Vernaccia is a white wine grape that is found in many Italian wines but is most commonly associated with the Tuscan wine Vernaccia di San Gimignano. Ampelographers have determined that the Vernaccia vine has many clonal varieties but is unrelated to some Italian vines known as "Vernaccia" such as the Sardinian varieties used in the Sherry-like wine Vernaccia di Oristano, the Trentino-Alto Adige/Südtirol red wine grape known as Vernatsch or the black grape used in the red sparkling wine of the Marche Vernaccia di Serrapetrona.
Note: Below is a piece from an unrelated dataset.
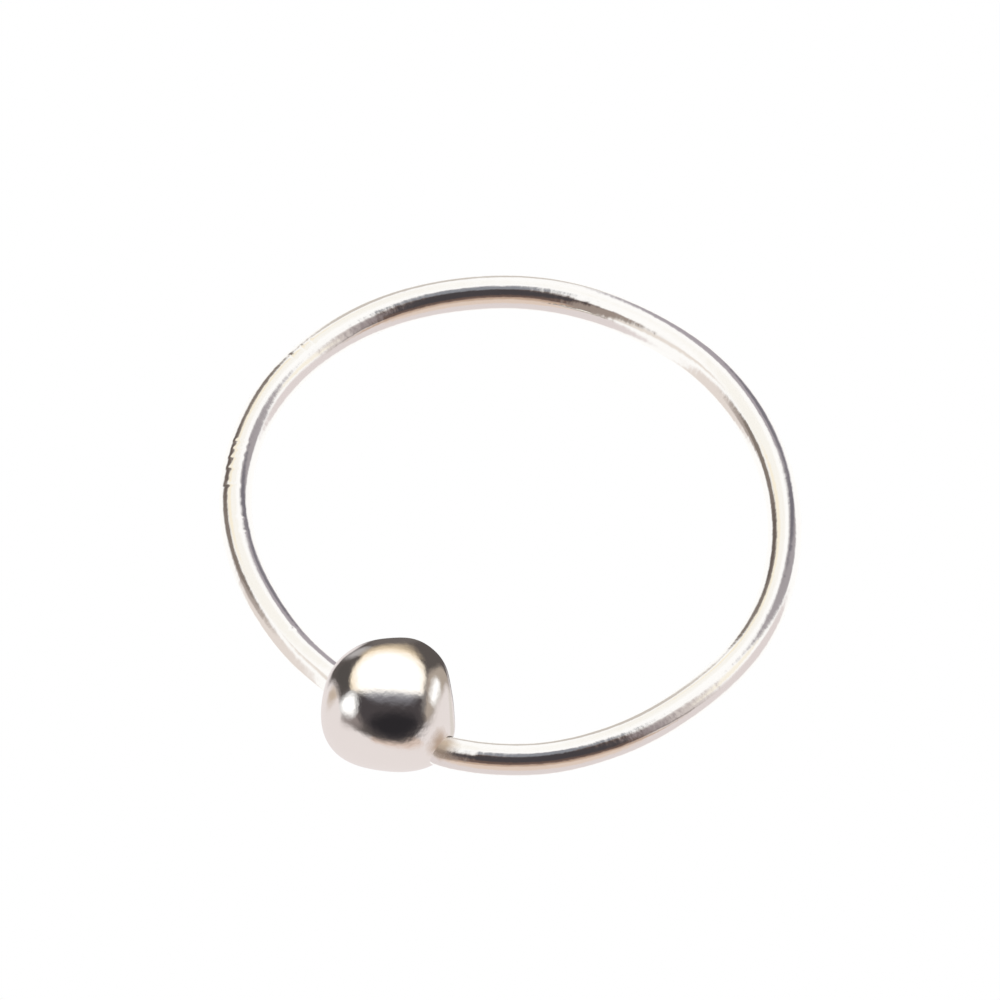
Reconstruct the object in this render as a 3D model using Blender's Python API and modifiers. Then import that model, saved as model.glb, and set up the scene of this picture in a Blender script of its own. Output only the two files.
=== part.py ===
# Silver nose ring: a thin wire hoop with a bead. The wire's right end is soldered into the bead,
# and its left end is free: it springs in and out of a blind hole in the bead.
# Metres, +Z up. The ring lies on its side and rests on its bead and on the far side of its wire,
# so the hoop leans up towards the bead. The bead is on the -Y side, and the origin is under the
# middle of the ring's box.

import math

import bmesh
import bpy
from mathutils import Matrix, Vector

MM = 0.001

# Wire
WIRE_DIAMETER = 0.60 * MM
HOOP_DIAMETER = 9.55 * MM           # mean size across the middle of the wire
WIRE_SIDES = 16                     # flats round the wire, each as far from its middle as the real surface
HOOP_POINTS = 108                   # points of the wire's path between the two bends at the bead
BEND_POINTS = 5                     # points of each bend

# Bead
BEAD_DIAMETER = 2.38 * MM           # round the belt
BEAD_LENGTH = 2.12 * MM             # between the two flat ends
BEAD_SHOULDER = 0.035               # how far the shoulders fall inside a ball, as a share of its radius
BEAD_INSET = 0.420 * MM             # the bead's middle, inwards of the hoop's mean circle
BEAD_TURN = math.radians(8.0)       # the hole's direction, off a square crossing of the hoop
BEAD_SIDES = 32
BEAD_ROWS = 17                      # an odd number, so one row of flats runs round the belt

# The free end in its hole, and the wire on both sides of the bead
BORE_CLEARANCE = 0.02 * MM          # all round the wire
BORE_OFFSET = 0.15 * MM             # the wire enters this far outwards of the bead's middle
BORE_SIDES = 32
BEND_START = 0.03 * MM              # straight wire between the bead's flat end and the bend
BEND_CORNER = 0.22 * MM             # from the flat end to the corner that the bend rounds off
END_GAP = 0.10 * MM                 # between the free end and the bottom of its hole

# Solder on the bead's right end, midway between the bead's middle line and the wire's
SOLDER_DIAMETER = 1.04 * MM         # where it meets the bead's flat end
SOLDER_TIP_DIAMETER = 0.70 * MM     # where it ends round the wire
SOLDER_LENGTH = 0.14 * MM           # how far it runs out from the flat end
SOLDER_ROWS = 5

# The hoop is a little out of round, as the hand-bent wire is. Bearings go round from the far side,
# positive towards +X, and the radius is a share of the hoop's mean radius.
HOOP_SHAPE = (
    # bearing, radius share
    (-158, 0.957),
    (-145, 0.969),
    (-130, 0.992),
    (-110, 1.015),
    (-90, 1.022),
    (-65, 1.010),
    (-40, 0.995),
    (-20, 0.995),
    (0, 0.991),
    (20, 0.998),
    (40, 0.998),
    (65, 1.000),
    (90, 1.003),
    (110, 0.992),
    (130, 1.003),
    (145, 1.016),
    (158, 1.019),
)

WIRE_RADIUS = WIRE_DIAMETER / 2
HOOP_RADIUS = HOOP_DIAMETER / 2
BEAD_RADIUS = BEAD_DIAMETER / 2
WIRE_EDGE_RADIUS = WIRE_RADIUS / math.cos(math.pi / WIRE_SIDES)
BORE_RADIUS = WIRE_EDGE_RADIUS + BORE_CLEARANCE

SILVER = (0.86, 0.85, 0.83, 1.0)
WELD = 1e-7


def clear_scene():
    for obj in list(bpy.data.objects):
        bpy.data.objects.remove(obj, do_unlink=True)


def make_collection(name):
    collection = bpy.data.collections.new(name)
    bpy.context.scene.collection.children.link(collection)
    return collection


def polished_silver():
    """Sterling silver, polished bright."""
    material = bpy.data.materials.new("polished_silver")
    material.use_nodes = True
    shader = material.node_tree.nodes["Principled BSDF"]
    shader.inputs["Base Color"].default_value = SILVER
    shader.inputs["Metallic"].default_value = 1.0
    shader.inputs["Roughness"].default_value = 0.1
    material.diffuse_color = SILVER
    return material


def hoop_share(bearing):
    """The hoop's radius at a bearing in degrees, by a smooth cubic through the table's rows."""
    rows = HOOP_SHAPE
    last = len(rows) - 1
    i = max(k for k in range(last) if rows[k][0] <= bearing or k == 0)

    def slope(k):
        before, after = rows[max(k - 1, 0)], rows[min(k + 1, last)]
        return (after[1] - before[1]) / (after[0] - before[0])

    (a0, r0), (a1, r1) = rows[i], rows[i + 1]
    span = a1 - a0
    t = (bearing - a0) / span
    return (
        (1 + 2 * t) * (1 - t) ** 2 * r0
        + t * (1 - t) ** 2 * span * slope(i)
        + t * t * (3 - 2 * t) * r1
        + t * t * (t - 1) * span * slope(i + 1)
    )


# Where things lie. The far side of the wire and the bead both touch z = 0.

def bead_centre():
    """The bead lies on one of the flats round its belt."""
    return Vector((0.0, BEAD_INSET - HOOP_RADIUS, BEAD_RADIUS))


def bore_axis():
    """Along the bead's hole, towards +X."""
    return Vector((math.cos(BEAD_TURN), -math.sin(BEAD_TURN), 0.0))


def bore_middle():
    outwards = Vector((-math.sin(BEAD_TURN), -math.cos(BEAD_TURN), 0.0))
    return bead_centre() + BORE_OFFSET * outwards


def hoop_point(bearing):
    """A point of the wire's middle line, on the plane that leans from the far side to the bead."""
    radius = HOOP_RADIUS * hoop_share(bearing)
    across = radius * math.sin(math.radians(bearing))
    along = radius * math.cos(math.radians(bearing))
    far = HOOP_RADIUS * hoop_share(0)
    near = bore_middle()
    lean = math.asin((near.z - WIRE_RADIUS) / (far - near.y))
    return Vector((across, far - (far - along) * math.cos(lean), WIRE_RADIUS + (far - along) * math.sin(lean)))


def beside_bead(side, distance):
    """A point of the hole's line, outside a flat end. side is -1 on the left, +1 on the right."""
    return bore_middle() + side * (BEAD_LENGTH / 2 + distance) * bore_axis()


def bend(side, hoop_end):
    """The bend beside the bead: a short parabola from the hole's line to the hoop's end."""
    start = beside_bead(side, BEND_START)
    corner = beside_bead(side, BEND_CORNER)
    shares = [i / BEND_POINTS for i in range(BEND_POINTS)]
    return [(1 - t) ** 2 * start + 2 * t * (1 - t) * corner + t * t * hoop_end for t in shares]


def wire_path():
    first, last = HOOP_SHAPE[0][0], HOOP_SHAPE[-1][0]
    step = (last - first) / (HOOP_POINTS - 1)
    hoop = [hoop_point(first + step * i) for i in range(HOOP_POINTS)]
    left = [bore_middle() - END_GAP * bore_axis()] + bend(-1, hoop[0])
    right = [bore_middle() + END_GAP * bore_axis()] + bend(1, hoop[-1])
    return left + hoop + right[::-1]


def make_wire(collection, material):
    curve = bpy.data.curves.new("wire", "CURVE")
    curve.dimensions = "3D"
    curve.bevel_depth = WIRE_EDGE_RADIUS
    curve.bevel_resolution = WIRE_SIDES // 2 - 2
    curve.use_fill_caps = True
    spline = curve.splines.new("POLY")
    points = wire_path()
    spline.points.add(len(points) - 1)
    for target, point in zip(spline.points, points):
        target.co = (*point, 1.0)
    guide = bpy.data.objects.new("wire_path", curve)
    collection.objects.link(guide)
    bpy.context.view_layer.update()
    mesh = bpy.data.meshes.new_from_object(guide.evaluated_get(bpy.context.evaluated_depsgraph_get()))
    welded = bmesh.new()
    welded.from_mesh(mesh)
    bmesh.ops.remove_doubles(welded, verts=welded.verts, dist=WELD)
    welded.to_mesh(mesh)
    welded.free()
    mesh.shade_smooth()
    mesh.materials.append(material)
    wire = bpy.data.objects.new("wire", mesh)
    wire.matrix_world = guide.matrix_world
    collection.objects.link(wire)
    bpy.data.objects.remove(guide, do_unlink=True)
    bpy.data.curves.remove(curve)
    return wire


def turned(name, profile, steps, matrix, collection, material):
    """A solid turned from pairs of radius and height, listed from the top of the axis to its bottom."""
    mesh = bpy.data.meshes.new(name)
    points = [(radius, 0.0, height) for radius, height in profile]
    mesh.from_pydata(points, [(i, i + 1) for i in range(len(points) - 1)], [])
    mesh.materials.append(material)
    obj = bpy.data.objects.new(name, mesh)
    obj.matrix_world = matrix
    collection.objects.link(obj)
    turn = obj.modifiers.new("turned", "SCREW")
    turn.axis = "Z"
    turn.steps = turn.render_steps = steps
    turn.use_merge_vertices = True
    turn.merge_threshold = WELD
    turn.use_smooth_shade = True
    return obj


def along_bore(origin):
    """Stands a turned shape's axis along the hole's line, with one of the bead's flats facing down."""
    axis = bore_axis()
    first_edge = Matrix.Rotation(math.pi / BEAD_SIDES, 3, axis) @ Vector((0.0, 0.0, -1.0))
    frame = Matrix((first_edge, axis.cross(first_edge), axis)).transposed()
    return Matrix.Translation(origin) @ frame.to_4x4()


def bead_reach(angle):
    """The bead's size at an angle from its belt: a ball that falls away at its shoulders."""
    return BEAD_RADIUS * (1 - BEAD_SHOULDER * math.sin(2 * angle) ** 2)


def bead_profile():
    """The flats round the belt lie at the bead's radius, and the ends are cut flat at its length."""
    end = math.pi / 2
    while bead_reach(end) * math.sin(end) > BEAD_LENGTH / 2:
        end -= math.radians(0.1)
    grown = 1 / math.cos(end / BEAD_ROWS) / math.cos(math.pi / BEAD_SIDES)
    flat_end = bead_reach(end) * math.sin(end)
    profile = [(0.0, flat_end)]
    for row in range(BEAD_ROWS + 1):
        angle = end * (1 - 2 * row / BEAD_ROWS)
        profile.append((grown * bead_reach(angle) * math.cos(angle), bead_reach(angle) * math.sin(angle)))
    profile.append((0.0, -flat_end))
    return profile


def solder_profile():
    """A low rounded collar, which fills the corner between the bead's flat end and the wire."""
    edge, tip = SOLDER_DIAMETER / 2, SOLDER_TIP_DIAMETER / 2
    profile = [(0.0, SOLDER_LENGTH)]
    for row in range(SOLDER_ROWS + 1):
        angle = math.pi / 2 * row / SOLDER_ROWS
        profile.append((tip + (edge - tip) * math.sin(angle), SOLDER_LENGTH * math.cos(angle)))
    profile += [(edge, -SOLDER_LENGTH), (0.0, -SOLDER_LENGTH)]
    return profile


def make_drill(collection):
    """Cuts the blind hole from the left up to the bead's middle."""
    depth = BEAD_LENGTH
    bpy.ops.mesh.primitive_cylinder_add(
        vertices=BORE_SIDES, radius=BORE_RADIUS / math.cos(math.pi / BORE_SIDES), depth=depth
    )
    drill = bpy.context.object
    drill.name = "drill"
    for owner in list(drill.users_collection):
        owner.objects.unlink(drill)
    collection.objects.link(drill)
    drill.matrix_world = along_bore(bore_middle() - depth / 2 * bore_axis())
    return drill


def combine(obj, name, operation, other):
    step = obj.modifiers.new(name, "BOOLEAN")
    step.operation = operation
    step.solver = "EXACT"
    step.object = other


def centre_on_origin(ring, parts):
    """Moves the ring and what it is made from, so that the origin is under the middle of its box."""
    bpy.context.view_layer.update()
    shape = ring.evaluated_get(bpy.context.evaluated_depsgraph_get())
    corners = [shape.matrix_world @ vertex.co for vertex in shape.data.vertices]
    middle = [(min(c[k] for c in corners) + max(c[k] for c in corners)) / 2 for k in range(2)]
    for obj in parts:
        obj.matrix_world = Matrix.Translation((-middle[0], -middle[1], 0.0)) @ obj.matrix_world


def main():
    clear_scene()
    finished = make_collection("nose_ring")
    cutters = make_collection("cutters")
    material = polished_silver()

    ring = turned("hoop_and_bead", bead_profile(), BEAD_SIDES, along_bore(bead_centre()), finished, material)
    drill = make_drill(cutters)
    solder_place = along_bore((bead_centre() + bore_middle() + BEAD_LENGTH * bore_axis()) / 2)
    solder = turned("solder", solder_profile(), BEAD_SIDES, solder_place, cutters, material)
    wire = make_wire(cutters, material)
    combine(ring, "hole", "DIFFERENCE", drill)
    combine(ring, "solder", "UNION", solder)
    combine(ring, "wire", "UNION", wire)

    for guide in (drill, solder, wire):
        guide.hide_render = True
        guide.display_type = "WIRE"
    centre_on_origin(ring, (ring, drill, solder, wire))


main()
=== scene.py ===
import math

import bmesh
import bpy
import numpy as np
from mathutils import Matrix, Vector


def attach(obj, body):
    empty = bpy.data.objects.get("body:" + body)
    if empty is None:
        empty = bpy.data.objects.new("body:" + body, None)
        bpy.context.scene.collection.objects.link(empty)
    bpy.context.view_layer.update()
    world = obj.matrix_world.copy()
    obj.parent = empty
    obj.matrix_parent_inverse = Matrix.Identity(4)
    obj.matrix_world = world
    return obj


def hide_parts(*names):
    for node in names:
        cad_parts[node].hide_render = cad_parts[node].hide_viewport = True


# A silver nose ring on white paper: a hand-bent wire hoop closed by a polished bead.
# The wire's right end is soldered into the bead, its left end is sprung into a hole.

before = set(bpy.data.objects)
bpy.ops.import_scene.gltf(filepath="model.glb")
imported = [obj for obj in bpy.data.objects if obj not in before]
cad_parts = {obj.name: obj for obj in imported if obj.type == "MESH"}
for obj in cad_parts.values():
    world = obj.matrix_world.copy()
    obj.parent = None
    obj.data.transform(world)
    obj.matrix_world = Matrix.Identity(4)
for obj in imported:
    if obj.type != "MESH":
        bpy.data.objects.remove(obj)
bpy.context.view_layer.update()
print("model loaded")

mm = 0.001


# Small helpers

def hexColour(code):
    # sRGB hex to the linear numbers that the shaders use
    channels = [int(code[i:i + 2], 16) / 255 for i in (0, 2, 4)]
    return tuple(c / 12.92 if c <= 0.04045 else ((c + 0.055) / 1.055) ** 2.4 for c in channels) + (1.0,)


def addNode(tree, kind, settings=None, links=None):
    # settings name attributes or input sockets, links give each input its (node, output)
    node = tree.nodes.new(kind)
    for key, value in (settings or {}).items():
        if isinstance(key, str) and key in node.bl_rna.properties:
            setattr(node, key, value)
        else:
            node.inputs[key].default_value = value
    for key, (source, output) in (links or {}).items():
        tree.links.new(source.outputs[output], node.inputs[key])
    return node


def newObject(name, mesh):
    obj = bpy.data.objects.new(name, mesh)
    bpy.context.scene.collection.objects.link(obj)
    return obj


# The wire's route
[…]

A possible reason for this is that the root of the name Vernaccia translates to different Italian vernaculars and other languages (such as German and Sardinian) and can apply to any local grape.

==History==
The Tuscan variety of Vernaccia appears to be an ancient variety but ampelographers disagree as to whether the grape's origins are Eastern European, Greek or Roman. In the Middle Ages, a Vernaccia wine known as Vernage was popular in London.

==Wine style==
The white wine grape of Vernaccia di San Gimignano is the most well known variety of Vernaccia and produces crisp wine with good acidity and citrus fruit. It is sometimes blended with Trebbiano but is also seen as a varietal wine.

==Other varieties==
The Sardinian Vernaccia of Vernaccia di Oristano is known as Vernaccia di Oristano. Two other wines that were available in Sardinia in the 1960s were Sardinian Gold and Sardinian Silver. The Marche grape of Vernaccia di Serrapetrona is Vernaccia Nera.